Statistics Supply & Demand

Discounted Winnings

Cheyenne and Matteo are discussing more things they’d like to buy if they were to win the lottery, but Sandra chimes in let them know about lump sum payments versus annuities. She explains how the two of them wouldn’t actually get the full amount if they take the lump sum payment and how they are forgetting that they’ll be required to pay taxes on the winnings.


Automating Myrtle

After Myrtle was fired because of her age, the employees are unhappy with the regional manager who orchestrated the firing. They ask for Myrtle back, but he’s decided to automate her position (greeter) with a virtual version of Myrtle. Automation can replace routine tasks, such as greeting customers and helping customers locate items in stores.

Labor Principles

Outsourcing a Task

There’s a big mess in the backroom, but Mateo is on the phone trying to secure Celine Dion tickets. Garret tries to recommend hiring someone from an app to wait in line for Mateo, but Mateo reverses it and suggests that the two of them hire someone to clean the mess for them. They are outsourcing their jobs to someone who is willing to do the job for less while they focus on the things they want to do.

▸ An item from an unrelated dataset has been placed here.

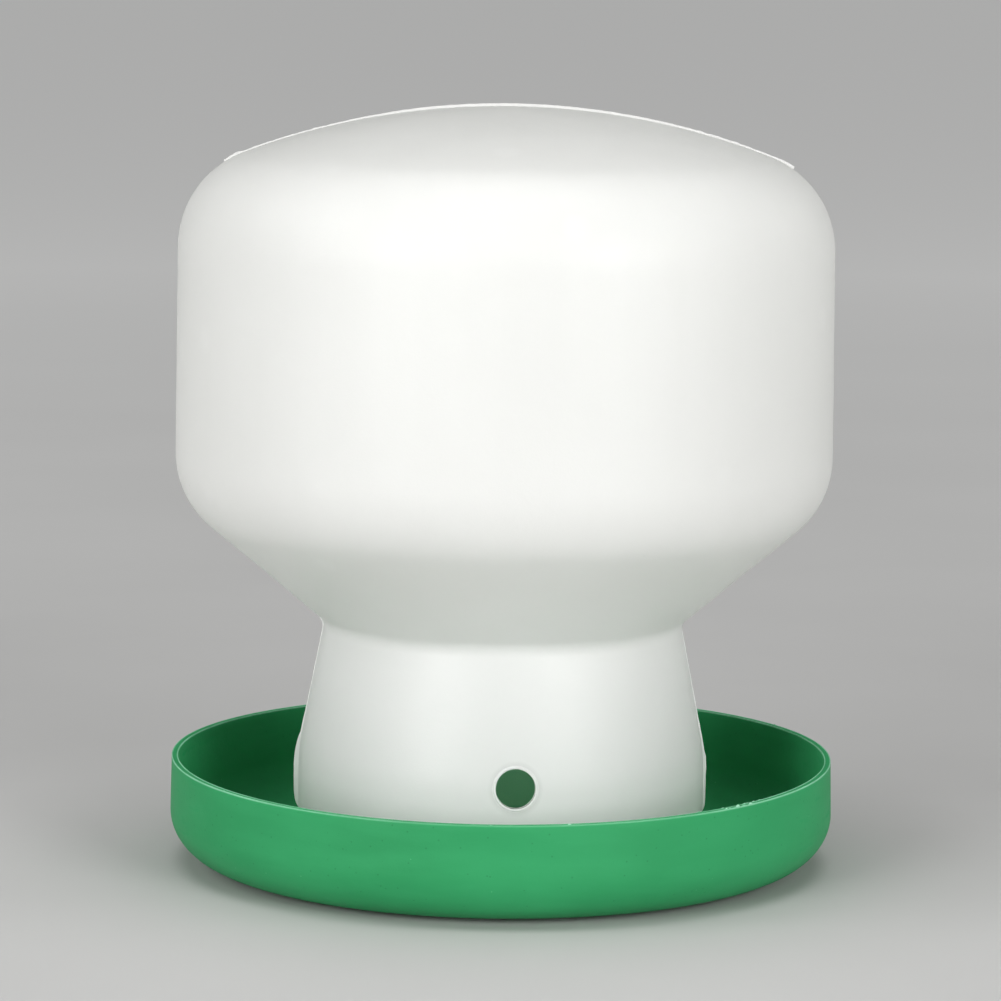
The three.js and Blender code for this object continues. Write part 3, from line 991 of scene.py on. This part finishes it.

Tracking Employee Movement

A new company app tracks employees in the store so that they don’t need to clock in. It also rewards employees for doing particular things like going to the stock room or helping customers. It provides a variety of other store-related information, but Jonah is skeptical of how beneficial this app really is for the workers. The store encourages all employees to use the app and it appears that the company will start monitoring their performance. While this may be beneficial from a productivity standpoint, it may also cross the line in terms of privacy. Employees are now monitored when they’re in the breakroom to ensure that they aren’t wasting time.

Game Theory

Employee Dilemma

The employees are playing a game of customer safari to see who can find the strangest customers in the store. Glenn doesn’t know about it at first but recognizes that something is “off” since the store manager is gone for the day. He tries to get Sandra to rat out Garrett, but he forgets to separate them. It’s the start to a really good Prisoner’s dilemma, but that only works when the two players don’t know what the other is doing. It’s easy to collude when you’re standing beside each other.


Common Pool Donation

The employees are debating if it’s right to give $1,000 to a church so that a recently deceased co-worker can go to heaven. When the majority of employees agree that’s the best use of the money, Amy offers a collection so that everyone can chip in to help finance the project. Jonah chips in $5, but no one else is willing to add money to the bowl, and someone even takes the $5 out of the bowl. Like other public good problems, people are not willing to chip in to provide the services they all agree are important. There’s no incentive to contribute, so everyone becomes a free-rider.

Market Structures Supply & Demand

Pink Tax

Jonah has dressed up a few mannequins to represent women doing particular jobs in the store. Dina comments on how this t-shirt activism is really helpful for the store’s profits, particularly because the outfit that Jonah has put together has a higher price tag than a similar combination targeted at boys. Jonah argues that it promotes gender equality, but Dina points out that the shirt costs $12.99 for women, but only $7.99 for men. Jonah tries to argue from a cost perspective, noting that glitter is more expensive, but Dina argues that it’s just a pink tax, charging women more for the same product, like clothes, razors, and deodorant.

Labor Market Structures

Curbside Pickup

Cloud 9 is offering curbside pickup so that their lazier customers can have a better shopping experience. Monopolistically competitive firms often compete on non-price aspects, so offering curbside pickup may entice new customers to increase their demand. Since they aren’t hiring more workers, the employees are now required to work more, which they don’t see as fair. This increased demand following curbside pickup should result in an increased demand for labor, but the workers only seem to be working more.


Opportunity Cost of a Wedding

Carol wants to go to Sandra’s wedding, but Sandra doesn’t want her there. Garrett and Dina tried to tell Carol that she wasn’t invited, but that didn’t work. They approach Sandra with a different idea, offer Carol a better alternative than Sandra’s wedding so that Carol would hate missing the alternative. The three of them attempt to increase the opportunity cost of going to Sandra’s wedding, first by offering tickets to a Whitney Houston concert on the same day.

Market Structures

First Class Ticket to Heaven

Myrtle dies but has left Jonah $1,000. Feeling guilty, he gives it to Glenn because Glenn seemed so much more upset by Myrtle’s death. Glenn, after talking to his pastor, has decided to give it to his church so that Myrtle has a guaranteed path to heaven. Pastor Craig has convinced Glenn to donate the entire $1,000 so that Myrtle has a first-class experience to heaven. A lower price only gets her to heaven in economy-class. After realizing that Glenn fell victim to a scam, Jonah takes the money back.